§ EXERCISE AIM
Output exactly, and only, the lines from the line containing "obj.parent = None" through the line containing "bpy.context.view_layer.update()", both included.

§ DATA PROVIDED
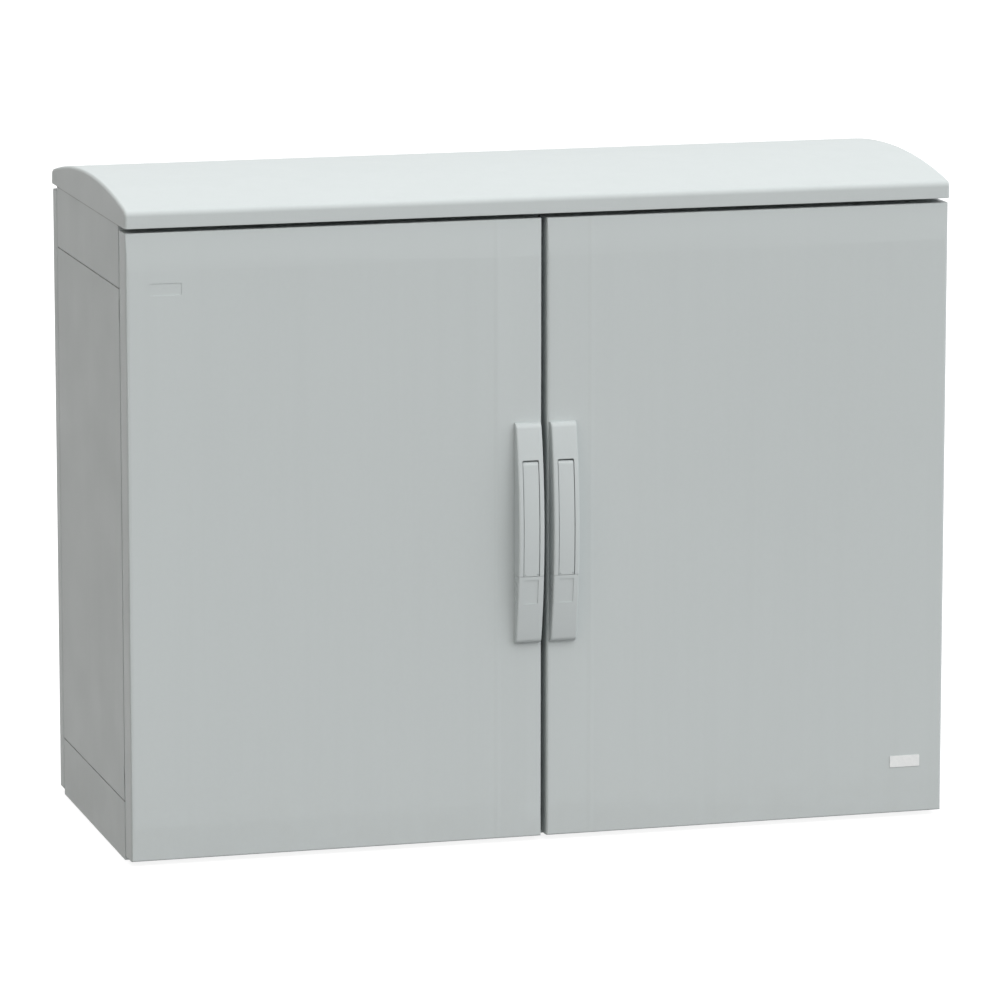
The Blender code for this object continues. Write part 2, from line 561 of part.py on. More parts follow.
    zs = steps(PARTING_Z + PARTING_HALF, HANDLE_Z1 - END_R, 14)
    tip = [HANDLE_Z1 - END_R * (1 - math.sin(t)) for t in steps(0, math.pi / 2, 4)][1:]
    body = finish(name + "handle_housing",
                  loft_mesh("housing", [section(z, HANDLE_HALF, bow(z) - end_drop(HANDLE_Z1 - z),
                                                0.3, 2.2) for z in zs + tip]),
                  mat=grp, origin=hinge_at)
    gap = 0.5
    cut(body, loft_mesh("lever_pocket",
                        [[(xc - LEVER_HALF - gap, -bow(z) + 9.5, z), (xc - LEVER_HALF - gap, -30, z),
                          (xc + LEVER_HALF + gap, -30, z), (xc + LEVER_HALF + gap, -bow(z) + 9.5, z)]
                         for z in steps(PARTING_Z - 4, LEVER_TOP + 0.2, 10)]
                        + [[(xc - h, -bow(z) + 9.5, z), (xc - h, -30, z), (xc + h, -30, z),
                            (xc + h, -bow(z) + 9.5, z)]
                           for z, h in ((LEVER_TOP + 0.2 + 1.8 * math.sin(t),
                                         LEVER_HALF + gap - 1.8 * (1 - math.cos(t)))
                                        for t in steps(0, math.pi / 2, 3)[1:])]))
    add(body, slab_mesh("tongue", [(xc - 10.8, -0.3), (xc - 10.8, -2.2), (xc - 12.6, -2.2),
                                   (xc - 12.6, -5.0), (xc + 12.6, -5.0), (xc + 12.6, -2.2),
                                   (xc + 10.8, -2.2), (xc + 10.8, -0.3)], "z", 249.5, 332))
    add(body, cyl_mesh("lock_boss", "y", (xc, LOCK_Z), 9.0, -11, -2, 20))
    cut(body, cyl_mesh("lock_bore", "y", (xc, LOCK_Z), 6.8, -15, 5, 20))
    pz, py = PIVOT_Z, -(bow(PIVOT_Z) - PIVOT_DEPTH)
    cut(body, cyl_mesh("pivot_hole", "x", (py, pz), 1.85, xc - 13.8, xc + 13.8, 10))
    for z in (344.0, 488.0):
        add(body, cyl_mesh("stud", "y", (xc, z), 3.0, -3 if z > 400 else -5, 9, 10))

    # ---- swing lever
    pivot = P(xc, py, pz)
    heel = PIVOT_DEPTH - 0.1
    lever_loops = []
    for z in steps(PARTING_Z + 0.3, PIVOT_Z, 10):
        lever_loops.append(section(z, LEVER_HALF, bow(z) - 0.1, bow(z) - 7.2, 1.3, 2))
    top_z = [PIVOT_Z + (LEVER_TOP - PIVOT_Z) * math.sin(t) for t in steps(0, math.pi / 2 * 0.94, 5)][1:]
    for z in top_z:
        h = math.sqrt(max(0.0, (LEVER_TOP - PIVOT_Z + 0.1) ** 2 - (z - PIVOT_Z) ** 2))
        deep = -py + max(-2.5, -h)
        lever_loops.append(section(z, LEVER_HALF, -py + h, deep, 1.2, 2))
    lever = finish(name + "handle_lever", loft_mesh("lever", lever_loops), mat=grp, origin=pivot)
    cut(lever, cyl_mesh("pivot_bore", "x", (py, pz), 1.75, xc - 20, xc + 20, 10))
    for dx in (-7.6, 7.6):
        cut(lever, cyl_mesh("dimple", "y", (xc + dx, PARTING_Z + 2.0), 0.9, -30, -bow(328) + 1.6, 8))
    finish(name + "lever_pin", cyl_mesh("lever_pin", "x", (py, pz), 1.5, xc - 13.4, xc + 13.4, 10),
           mat=steel, origin=hinge_at)

    # ---- sliding lock cap below the parting line
    cap_at = P(xc, -10, LOCK_Z)
    tip = [HANDLE_Z0 + END_R * (1 - math.cos(t)) for t in steps(0, math.pi / 2, 4)][:-1]
    zs = steps(HANDLE_Z0 + END_R, PARTING_Z - PARTING_HALF, 7)
    cap = finish(name + "lock_cap",
                 loft_mesh("cap", [section(z, HANDLE_HALF, bow(z) - end_drop(z - HANDLE_Z0), 0.3, 2.2)
                                   for z in tip + zs]), mat=grp, origin=cap_at)
    cut(cap, loft_mesh("cap_hollow",
                       [[(xc - 13.1, 3, z), (xc - 13.1, -bow(z) + 2.5, z),
                         (xc + 13.1, -bow(z) + 2.5, z), (xc + 13.1, 3, z)]
                        for z in steps(HANDLE_Z0 + 3.4, PARTING_Z + 3, 5)]))
    for e in (-1, 1):
        a, b = sorted((xc + e * 11.2, xc + e * 14.0))
        add(cap, box_mesh("runner", a, b, -1.7, -0.6, 249, 321))
    cut(cap, loft_mesh("pad", [[(xc - 8.75, -30, z), (xc - 8.75, -bow(z) + 0.8, z),
                                (xc + 8.75, -bow(z) + 0.8, z), (xc + 8.75, -30, z)]
                               for z in steps(291.8, 320.9, 2)]))
    for e in (-1, 1):
        for k in range(4):
            z = 290.0 + 8.45 * k
            bar = box_mesh("groove", xc + e * (HANDLE_HALF - 1.5), xc + e * (HANDLE_HALF + 2),
                           -16.0, -6.0, z - 0.9, z + 0.9)
            mid = P(xc, -10.2, z)
            tilt = Matrix.Translation(mid) @ Matrix.Rotation(math.radians(38), 4, "X") @ \
                Matrix.Translation(-mid)
            bar.transform(tilt)
            cut(cap, bar)

    # ---- lock spindle: key insert, shaft, pinion and cam in one turning piece
    spin_at = P(xc, 0, LOCK_Z)
    spindle = finish(name + "lock_spindle", cyl_mesh("insert", "y", (xc, LOCK_Z), 6.4, -10.7, -1.0, 20),
                     mat=steel, origin=spin_at)
    cut(spindle, cyl_mesh("key_well", "y", (xc, LOCK_Z), 4.7, -14, -5.5, 16))
    add(spindle, cyl_mesh("key_post", "y", (xc, LOCK_Z), 1.7, -10.2, -5.0, 10),
        slab_mesh("key_bit", rect(xc - 3.6, xc + 3.6, LOCK_Z - 0.8, LOCK_Z + 0.8, 0), "y",
                  -10.1, -5.0),
        cyl_mesh("shaft", "y", (xc, LOCK_Z), 4.0, -2.0, 47.4, 16),
        slab_mesh("pinion", pinion_outline(xc, LOCK_Z), "y", GEAR_Y0, GEAR_Y1),
        slab_mesh("cam", rounded([(xc - 5.5, LOCK_Z + 6), (xc - 5.5, LOCK_Z - CAM_LEN),
                                  (xc + 5.5, LOCK_Z - CAM_LEN), (xc + 5.5, LOCK_Z + 6)],
                                 [5.4, 2, 2, 5.4], 3), "y", 43.2, 46.4))

    # ---- gear case on the door's inner face
    case = finish(name + "gear_case",
                  box_mesh("case", xc - 12.2, xc + 12.2, 10, 29, LOCK_Z - 28, LOCK_Z + 28),
                  mat=nylon, origin=hinge_at)
    cut(case, box_mesh("chamber", xc - 10.6, xc + 10.6, 12.6, 26.4, LOCK_Z - 40, LOCK_Z + 40))
    cut(case, cyl_mesh("shaft_hole", "y", (xc, LOCK_Z), 4.5, 5, 35, 16))
    for e in (-1, 1):
        for f in (-1, 1):
            add(case, cyl_mesh("foot", "y", (xc + e * 8.6, LOCK_Z + f * 23.5), 2.8,
                               DOOR_WALL + 0.3, 11, 8))

    # ---- rods with racks, and their guides
    mid_y = (GEAR_Y0 + GEAR_Y1) / 2
    for tag, way, z_end, z_turn in (("upper", s, ROD_TOP_Z, LOCK_Z + 31),
                                    ("lower", -s, ROD_BOTTOM_Z, LOCK_Z - 31)):
        rx = xc + way * ROD_OFF
        rod = finish(name + "lock_rod_" + tag,
                     slab_mesh("rack", rack_outline(xc, LOCK_Z, way, z_turn + (4 if way == s else -4)),
                               "y", mid_y - 3, mid_y + 3), mat=steel,
                     origin=P(rx, mid_y, z_end))
        a, b = sorted((z_turn, z_end))
        up = 1 if tag == "upper" else -1
        add(rod, cyl_mesh("bar", "z", (rx, mid_y), ROD_R, min(z_turn, z_end - up * 4),
                          max(z_turn, z_end - up * 4), 12),
            cyl_mesh("point", "z", (rx, mid_y), ROD_R if up > 0 else 2.0,
                     min(z_end, z_end - up * 4.5), max(z_end, z_end - up * 4.5), 12,
                     2.0 if up > 0 else ROD_R))
        gz = 620.0 if tag == "upper" else 130.0
        guide = finish(name + "rod_guide_" + tag,
                       slab_mesh("guide", rounded([(rx - s * 9, DOOR_WALL + 0.3),
                                                   (rx - s * 9, DOOR_WALL + 3.5),
                                                   (rx - s * 6.0, DOOR_WALL + 3.5),
                                                   (rx - s * 4.4, 26), (rx + s * 4.4, 26),
                                                   (rx + s * 4.4, DOOR_WALL + 0.3)],
                                                  [0, 0, 0, 3.5, 3.5, 0], 2), "z", gz - 4, gz + 4),
                       mat=nylon, origin=hinge_at)
        cut(guide, cyl_mesh("guide_hole", "z", (rx, mid_y), ROD_R + 0.35, gz - 10, gz + 10, 12))
        # keeper on the fixed frame beyond the end of the rod
        k0, k1 = ((z_end + 2.4, z_end + 6.4) if up > 0 else (z_end - 6.4, z_end - 2.4))
        ka, kb = (rx - 8.6, rx + 5.2) if s > 0 else (rx - 5.2, rx + 8.6)
        keeper = finish(name + "rod_keeper_" + tag,
                        box_mesh("keeper", ka, kb, mid_y - 7.5, FRAME_Y0 - 0.3, k0, k1),
                        mat=steel)
        add(keeper, box_mesh("foot", ka, kb, FRAME_Y0 - 3.3, FRAME_Y0 - 0.3,
                             min(k0, k0 + up * 14), max(k0, k0 + up * 14)))
        cut(keeper, cyl_mesh("keeper_hole", "z", (rx, mid_y), ROD_R + 0.6, k0 - 5, k1 + 5, 12))

# blank rating plate, low on the right door
finish("label_plate", slab_mesh("label", rect(935.3, 972.8, 62.6, 76.6, 1.2, 3), "y", -0.75, -0.3),
       mat=pale, origin=P(WIDTH - AXIS_X, AXIS_Y, (DOOR_Z0 + DOOR_Z1) / 2))
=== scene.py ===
import math

import bpy
from mathutils import Matrix, Vector

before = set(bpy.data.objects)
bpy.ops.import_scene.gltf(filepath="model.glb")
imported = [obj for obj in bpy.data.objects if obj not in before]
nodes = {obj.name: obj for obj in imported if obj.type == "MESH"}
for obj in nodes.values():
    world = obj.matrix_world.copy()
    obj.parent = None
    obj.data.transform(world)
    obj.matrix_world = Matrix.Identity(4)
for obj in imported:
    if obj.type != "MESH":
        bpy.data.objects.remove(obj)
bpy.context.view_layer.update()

# ------------------------------------------------------------------- camera
scene = bpy.context.scene
scene.view_settings.view_transform = "Standard"
scene.view_settings.look = "None"
cam_data = bpy.data.cameras.new("camera")
cam_data.lens = 223.29
cam_data.sensor_width = 36.0
cam_data.sensor_fit = "HORIZONTAL"
cam_data.clip_start, cam_data.clip_end = 0.1, 200.0
cam = bpy.data.objects.new("camera", cam_data)
scene.collection.objects.link(cam)
forward = Vector((0.263502, 0.947332, -0.182015)).normalized()
right = Vector((0.963424, -0.267981, 0.0)).normalized()
up = right.cross(forward).normalized()
rot = Matrix((right, up, -forward)).transposed()
cam.matrix_world = Matrix.Translation((-1.97716, -7.11252, 1.74372)) @ rot.to_4x4()
scene.camera = cam

# ------------------------------------------------------------------- lights
# A soft tent: brighter above than below, brighter and cooler on the right.
world = bpy.data.worlds.new("studio")
world.use_nodes = True
wt = world.node_tree
bg = wt.nodes["Background"]
wtc = wt.nodes.new("ShaderNodeTexCoord")
wsep = wt.nodes.new("ShaderNodeSeparateXYZ")
wt.links.new(wtc.outputs["Generated"], wsep.inputs[0])


def wrange(value, a, b, lo, hi):
    m = wt.nodes.new("ShaderNodeMapRange")
    m.inputs["From Min"].default_value = a
    m.inputs["From Max"].default_value = b
    m.inputs["To Min"].default_value = lo
    m.inputs["To Max"].default_value = hi
    wt.links.new(value, m.inputs["Value"])
    return m.outputs["Result"]


above = wrange(wsep.outputs["Z"], -0.2, 0.2, 0.0, 1.0)
across = wrange(wsep.outputs["X"], -1.0, 1.0, 0.179, 1.161)
wmul = wt.nodes.new("ShaderNodeMath")
wmul.operation = "MULTIPLY"
wt.links.new(above, wmul.inputs[0])
wt.links.new(across, wmul.inputs[1])
wadd = wt.nodes.new("ShaderNodeMath")
wadd.operation = "ADD"
wt.links.new(wmul.outputs[0], wadd.inputs[0])
wt.links.new(wrange(wsep.outputs["X"], -1.0, 1.0, 0.06, 0.342), wadd.inputs[1])
wt.links.new(wadd.outputs[0], bg.inputs["Strength"])
wmix = wt.nodes.new("ShaderNodeMix")
wmix.data_type = "RGBA"
wmix.inputs[6].default_value = (1.035, 1.0, 0.968, 1.0)
wmix.inputs[7].default_value = (0.992, 1.0, 1.008, 1.0)
wt.links.new(wrange(wsep.outputs["X"], -0.5, 0.2, 0.0, 1.0), wmix.inputs[0])
wt.links.new(wmix.outputs[2], bg.inputs["Color"])
scene.world = world


def sun(name, direction, strength, angle, color=(1, 1, 1)):
    data = bpy.data.lights.new(name, "SUN")
    data.energy = strength
    data.angle = math.radians(angle)
    data.color = color
    ob = bpy.data.objects.new(name, data)
    scene.collection.objects.link(ob)
    d = Vector(direction).normalized()
    ob.rotation_mode = "QUATERNION"
    ob.rotation_quaternion = d.to_track_quat("Z", "Y")
    ob.location = d * 4
    return ob


sun("front_softbox", (0.30, -1.0, 1.0), 0.93, 50)
sun("top_softbox", (0.10, 0.15, 1.0), 0.75, 40)
sun("left_fill", (-1.0, -0.80, 0.40), 0.47, 50, (1.03, 1.0, 0.97))

# -------------------------------------------------------- shading of the CAD
def group(name):
    ng = bpy.data.node_groups.new(name, "GeometryNodeTree")
    ng.interface.new_socket("Geometry", in_out="INPUT", socket_type="NodeSocketGeometry")
    ng.interface.new_socket("Geometry", in_out="OUTPUT", socket_type="NodeSocketGeometry")
    return ng, ng.nodes.new("NodeGroupInput"), ng.nodes.new("NodeGroupOutput")


def weld_group():
    ng, gi, go = group("weld_faces")
    rm = ng.nodes.new("GeometryNodeRemoveAttribute")
    rm.inputs["Name"].default_value = "custom_normal"
    mg = ng.nodes.new("GeometryNodeMergeByDistance")
    mg.inputs["Distance"].default_value = 2e-6
    ng.links.new(gi.outputs[0], rm.inputs["Geometry"])
    ng.links.new(rm.outputs[0], mg.inputs["Geometry"])
    ng.links.new(mg.outputs[0], go.inputs[0])
    return ng


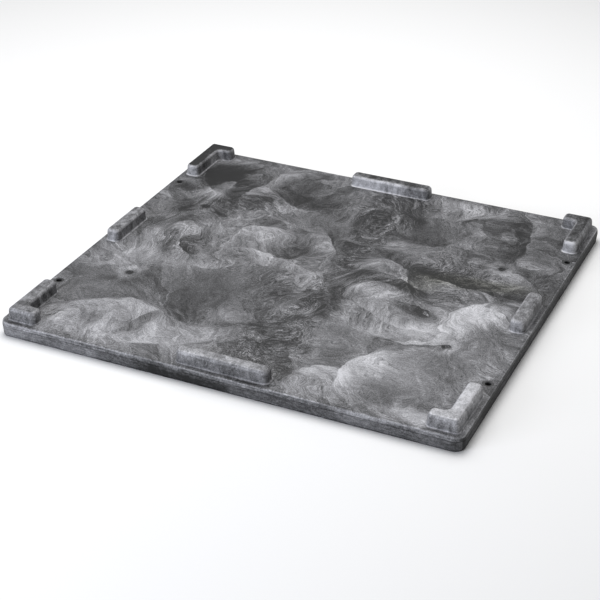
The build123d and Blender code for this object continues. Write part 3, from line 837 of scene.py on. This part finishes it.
def lug_finish():
    """Marbled lug: upright streaks down its flanks, scuffed crown, painted highlight on rounded edges and
    round the foot, painted light and shade on single flanks.
    """
    finish = Finish("marbled_lug")
    pits = pitting(finish)
    up = finish.facing_up()
    curl = finish.warped(finish.warped(finish.place, *LUG_DRIFT), *LUG_FINE_DRIFT)
    cloud = finish.noise(curl, *LUG_CLOUDS)
    streak = finish.drawn(curl, *LUG_STREAKS)
    scuff = finish.drawn(finish.place, *LUG_SCUFFS)
    top = up.ramp(*LUG_TOP_FLAT) * finish.z.ramp(*LUG_TOP_RISE)
    foot = finish.z.ramp(*LUG_FOOT_RISE)
    own_tone = pools(finish, finish.place, LUG_TONES)
    # painted light and shade on single flanks
    flank_painted_light = pools(finish, finish.place, FLANK_PAINTED_LIGHT_AND_SHADE) * (1.0 - top)
    tone = LUG_MEAN + cloud.swing() * LUG_CLOUD_TONE
    tone = tone + streak.swing() * LUG_STREAK_TONE * (1.0 - top * LUG_TOP_CALMS)
    tone = tone + (scuff - LUG_SCUFF_MEAN) * (top * SCUFFED_TOP + SCUFFED_FLANK)
    tone = tone + own_tone * (TONED_FLANK + top * TONED_TOP)
    tone = tone + flank_painted_light * (FLANK_EVEN + cloud * FLANK_CLOUDED)
    # painted highlight on rounded edges and at the foot
    tone = tone + rounded(up) * LUG_EDGE_PAINTED_HIGHLIGHT + foot * LUG_FOOT_PAINTED_HIGHLIGHT
    tone = held(tone + pits.swing() * LUG_PITTING_TONE, LUG_TONE_RANGE)
    return finish.drive(
        Base_Color=finish.tinted(tone * tone * MELT_GAIN, COOL_GREY),
        Roughness=LUG_ROUGHNESS - tone * LIGHT_POLISH,
        Specular_IOR_Level=MELT_GLOSS,
        Normal=finish.bump(pits * PIT_HEIGHT + scuff * SCUFF_HEIGHT + cloud * CLOUD_HEIGHT, *LUG_RELIEF),
    )


def galvanised_finish():
    """Hot-dip zinc: interlocked crystals, each with its own brightness, dulled in patches."""
    finish = Finish("galvanised_steel")
    stretched = finish.warped(finish.vector("MULTIPLY", finish.place, CRYSTAL_STRETCH), *CRYSTAL_DRIFT)
    crystal = finish.split(finish.cell_tints(stretched, CRYSTALS_PER_METRE))[0]
    fern = finish.noise(stretched, *ZINC_FERNS)
    dull = finish.noise(finish.place, *ZINC_DULLNESS).ramp(*DULL_EDGE)
    tone = ZINC_MEAN + crystal * CRYSTAL_TONE + fern.swing() * FERN_TONE - dull * DULL_TONE
    return finish.drive(
        Base_Color=finish.tinted(tone, ZINC_TINT),
        Metallic=1.0,
        Roughness=ZINC_ROUGHNESS + crystal * CRYSTAL_ROUGHNESS + dull * DULL_ROUGHNESS,
        Normal=finish.bump(fern * FERN_HEIGHT + crystal * CRYSTAL_HEIGHT, *ZINC_RELIEF),
    )


def zinc_screw_finish():
    """Bright zinc plate, lined by the thread roller and stained in spots."""
    finish = Finish("zinc_plated_screw")
    rolled = finish.drawn(finish.place, *ROLLED_LINES)
    stain = finish.noise(finish.place, *SCREW_STAINS)
    tone = PLATED_MEAN + rolled.swing() * ROLLED_TONE - stain.ramp(*STAIN_EDGE) * STAIN_TONE
    return finish.drive(
        Base_Color=finish.tinted(tone, PLATED_TINT),
        Metallic=1.0,
        Roughness=PLATED_ROUGHNESS + stain * STAIN_ROUGHNESS,
        Normal=finish.bump(rolled * ROLLED_HEIGHT + stain * STAIN_HEIGHT, *SCREW_RELIEF),
    )


def dark_moulding_finish(name, level, dust_tone):
    """Dark moulded plastic: fine spark-eroded texture, handling marks and pale dust."""
    finish = Finish(name)
    texture = finish.noise(finish.place, *MOULD_TEXTURE)
    marks = finish.noise(finish.warped(finish.place, *HANDLING_DRIFT), *HANDLING_MARKS)
    dust = marks.ramp(*DUST_EDGE)
    return finish.drive(
        Base_Color=finish.tinted(level + texture.swing() * TEXTURE_TONE + dust * dust_tone, MOULDED_TINT),
        Roughness=MOULD_ROUGHNESS + dust * DUST_ROUGHNESS + texture.swing() * TEXTURE_ROUGHNESS,
        Normal=finish.bump(texture * TEXTURE_HEIGHT + marks * MARK_HEIGHT, *MOULD_RELIEF),
    )


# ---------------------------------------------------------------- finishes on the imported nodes
def wear(node, material):
    """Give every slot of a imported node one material."""
    mesh = frame["nodes"][node].data
    for place in range(max(1, len(mesh.materials))):
        if place < len(mesh.materials):
            mesh.materials[place] = material
        else:
            mesh.materials.append(material)


FINISHES = {
    "deck_plastic": deck_finish(),
    "base_plastic": base_finish(),
    "lug_plastic": lug_finish(),
    "tube_steel": galvanised_finish(),
    "plug_plastic": dark_moulding_finish("black_plug", *PLUG_BLACK),
    "sleeve_plastic": dark_moulding_finish("dark_sleeve", *SLEEVE_GREY),
    "screw_steel": zinc_screw_finish(),
}
for part in frame["record"]["subparts"]:
    wear(part["node"], FINISHES[part["material_slot"]])


# ---------------------------------------------------------------- studio
CAMERA_PLACE = Vector((1.4435, -3.2734, 2.0000))
CAMERA_YAW = math.radians(-24.4722)
CAMERA_DOWN = math.radians(29.8038)
CAMERA_ROLL = math.radians(0.3139)
LENS = 93.008                   # mm, and so is the sensor
SENSOR = 36.0
FLOOR_REACH = 12.0              # half the floor's side, metres
FLOOR_GREY = (0.86, 0.86, 0.86, 1.0)
WHITE = (1.0, 1.0, 1.0)
SKY_BLUE = (0.86, 0.90, 1.0)
ROOM_LIGHT = 0.32


def aim(place, forward, roll=0.0):
    """Matrix of a camera or lamp at place looking along forward."""
    turn = forward.to_track_quat("-Z", "Y").to_matrix().to_4x4()
    return Matrix.Translation(place) @ turn @ Matrix.Rotation(roll, 4, "Z")


def add_camera():
    camera = bpy.data.objects.new("view", bpy.data.cameras.new("view"))
    bpy.context.scene.collection.objects.link(camera)
    level = math.cos(CAMERA_DOWN)
    forward = Vector((math.sin(CAMERA_YAW) * level, math.cos(CAMERA_YAW) * level, -math.sin(CAMERA_DOWN)))
    camera.matrix_world = aim(CAMERA_PLACE, forward, CAMERA_ROLL)
    camera.data.lens = LENS
    camera.data.sensor_width = SENSOR
    bpy.context.scene.camera = camera


def add_softbox(name, place, size, power, tint):
    """Rectangular lamp aimed at the middle of the floor."""
    lamp = bpy.data.lights.new(name, "AREA")
    lamp.shape = "RECTANGLE"
    lamp.size, lamp.size_y = size
    lamp.energy = power
    lamp.color = tint
    thing = bpy.data.objects.new(name, lamp)
    bpy.context.scene.collection.objects.link(thing)
    thing.matrix_world = aim(Vector(place), -Vector(place))


def add_floor():
    mesh = bpy.data.meshes.new("studio_floor")
    corners = [(x * FLOOR_REACH, y * FLOOR_REACH, 0.0) for x, y in ((-1, -1), (1, -1), (1, 1), (-1, 1))]
    mesh.from_pydata(corners, [], [(0, 1, 2, 3)])
    floor = bpy.data.objects.new("studio_floor", mesh)
    bpy.context.scene.collection.objects.link(floor)
    finish = Finish("studio_floor")
    mesh.materials.append(finish.drive(Base_Color=FLOOR_GREY, Roughness=0.9))


def light_room():
    world = bpy.data.worlds.new("studio")
    world.use_nodes = True
    background = world.node_tree.nodes["Background"]
    background.inputs["Color"].default_value = (*WHITE, 1.0)
    background.inputs["Strength"].default_value = ROOM_LIGHT
    bpy.context.scene.world = world
    add_softbox("overhead", (-0.6, 0.9, 3.4), (3.0, 3.0), 130.0, WHITE)
    add_softbox("front_fill", (-1.6, -3.6, 1.1), (2.4, 1.4), 95.0, SKY_BLUE)


bpy.context.scene.view_settings.view_transform = "Standard"
add_camera()
add_floor()
light_room()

§ EXERCISE ANSWER
    obj.parent = None
    obj.data.transform(world)
    obj.matrix_world = Matrix.Identity(4)
for obj in imported:
    if obj.type != "MESH":
        bpy.data.objects.remove(obj)
bpy.context.view_layer.update()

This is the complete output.